Dive Brief:
- Storytelling around individual student successes, institutional breakthroughs and industrial development are the keys to convincing the public that higher education remains an essential investment, according to presenters at a recent meeting of the National Association of Independent Colleges and Universities.
- Private institutions should be considerate about providing well-rounded education and industrial preparation, but aligning more with the latter is one strategy to close the gap between executive perception and public perception about higher ed.

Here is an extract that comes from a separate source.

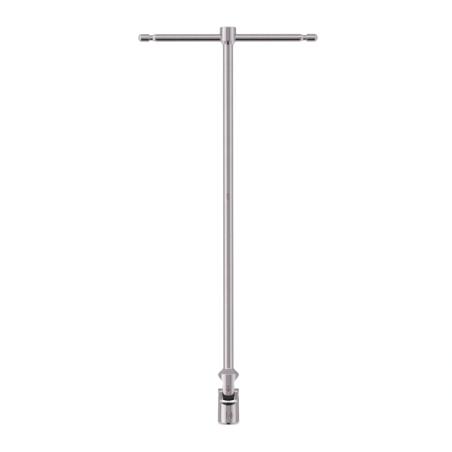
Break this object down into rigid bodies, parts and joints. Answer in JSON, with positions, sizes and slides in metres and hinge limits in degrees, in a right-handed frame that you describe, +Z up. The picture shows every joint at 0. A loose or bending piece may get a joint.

- Recent data suggest that more than 70% of leaders believe individual growth to be the aim of a college education, while more than 55% of the public believes college is primarily for career development.
Dive Insight:
College leaders are in unfamiliar territory having to navigate public ideas about the politicization of higher education and the ways in which political malaise extends to distrust of family spending on higher ed. However, they should be more aggressive in sharing the institutional story of how students enter and leave better prepared to make a difference in the world. What is missing from the narrative is that one story does not fit all family or student narratives, and the majority of college student stories aren't centered around an extraordinary work ethic or overcoming hardship to succeed.
Presidents and deans must dive deeper into the statistics on the percentage of students who enter gainful employment or graduate school within two years of completion. Which industries attract the highest percentage of students from a school, and which programs command the most public and private research funding? These are the stories that engage diverse sets of students and private donors in the search to find value in an institution.